Duolingo vs Lingovo: the honest answer
Duolingo is not bad because it is gamified. Gamification can help you show up, and showing up may be the first victory.
But if you want a language app built specifically around reading, Lingovo is the better fit.
Lingovo is built for reading practice that gives you:
- stories instead of mostly isolated prompts
- vocabulary inside scenes
- grammar inside real sentences
- support that stays close to the text
- short lessons that can be reread
- a calmer reading-first experience
The best choice depends on what you want your daily practice to feel like.
If you want a streak, Duolingo is strong.

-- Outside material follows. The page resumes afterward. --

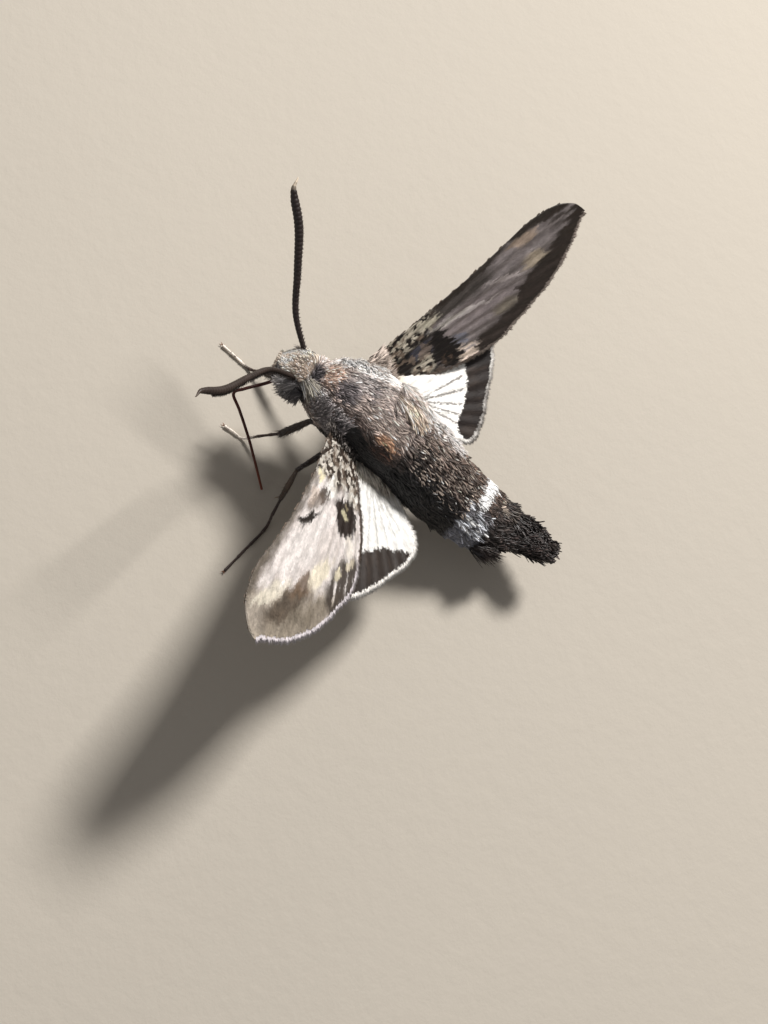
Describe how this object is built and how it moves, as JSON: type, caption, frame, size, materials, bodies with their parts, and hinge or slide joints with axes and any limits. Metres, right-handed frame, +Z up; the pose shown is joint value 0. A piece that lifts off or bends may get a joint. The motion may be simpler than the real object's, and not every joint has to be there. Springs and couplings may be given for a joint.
{
  "type": "hawk moth",
  "caption": "Life-size small hawk moth standing with wings half raised: clubbed feelers, furry body, banded abdomen with a tail tuft, mottled forewings, white dark-edged hindwings.",
  "frame": {"origin": "middle of the moth's outline seen from above, on the ground under its feet", "axes": "+Z up, the head points to -Y, the moth's left side is +X"},
  "size_m": [0.038, 0.0268, 0.0145],
  "materials": {
    "head_coat": "dense fine hair, cream to grey",
    "thorax_coat": "dense fine hair, grey with tan flanks",
    "abdomen_coat": "hair scales, dark brown with a white band",
    "forewing": "matt overlapping scales, mottled grey, brown and cream",
    "hindwing": "matt overlapping scales, white with a dark border",
    "antenna": "scaled and ringed horn",
    "leg": "scaled and hairy horn",
    "proboscis": "smooth ringed horn",
    "eye": "glossy faceted cornea"
  },
  "bodies": {
    "root": {"head": "head_coat", "eye_left": "eye", "eye_right": "eye", "palp_left": "head_coat", "palp_right": "head_coat", "proboscis_upper": "proboscis", "proboscis_lower": "proboscis", "antenna_left": "antenna", "antenna_right": "antenna", "collar": "thorax_coat", "thorax": "thorax_coat", "abdomen_1": "abdomen_coat", "abdomen_2": "abdomen_coat", "abdomen_3": "abdomen_coat", "abdomen_4": "abdomen_coat", "abdomen_5": "abdomen_coat", "abdomen_6": "abdomen_coat", "abdomen_7": "abdomen_coat", "tail_tuft": "abdomen_coat", "forewing_left": "forewing", "forewing_right": "forewing", "hindwing_left": "hindwing", "hindwing_right": "hindwing", "femur_fore_left": "leg", "tibia_fore_left": "leg", "tarsus_fore_left": "leg", "femur_fore_right": "leg", "tibia_fore_right": "leg", "tarsus_fore_right": "leg", "femur_mid_left": "leg", "tibia_mid_left": "leg", "tarsus_mid_left": "leg", "femur_mid_right": "leg", "tibia_mid_right": "leg", "tarsus_mid_right": "leg", "femur_hind_left": "leg", "tibia_hind_left": "leg", "tarsus_hind_left": "leg", "femur_hind_right": "leg", "tibia_hind_right": "leg", "tarsus_hind_right": "leg"}
  },
  "joints": []
}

If you want to read short stories with support, Lingovo is built for that.
FAQ: Duolingo vs Lingovo
Is Lingovo a Duolingo alternative?
Yes, Lingovo can be a Duolingo alternative if you want story-based reading practice instead of a primarily gamified exercise path.
Is Duolingo good for language learning?
Duolingo can be helpful for building a daily habit, learning common vocabulary, and practicing multiple skills in short sessions.
Why choose Lingovo over Duolingo?
Choose Lingovo if your main goal is learning through reading, short stories, tappable vocabulary, sentence support, and grammar in context.
Can I use Duolingo and Lingovo together?
Yes. You might use Duolingo for quick review and Lingovo for deeper reading practice.
Which is better for reading practice?
Lingovo is better suited for reading practice because its lessons are built around short supported stories, word-level meanings, and rereading.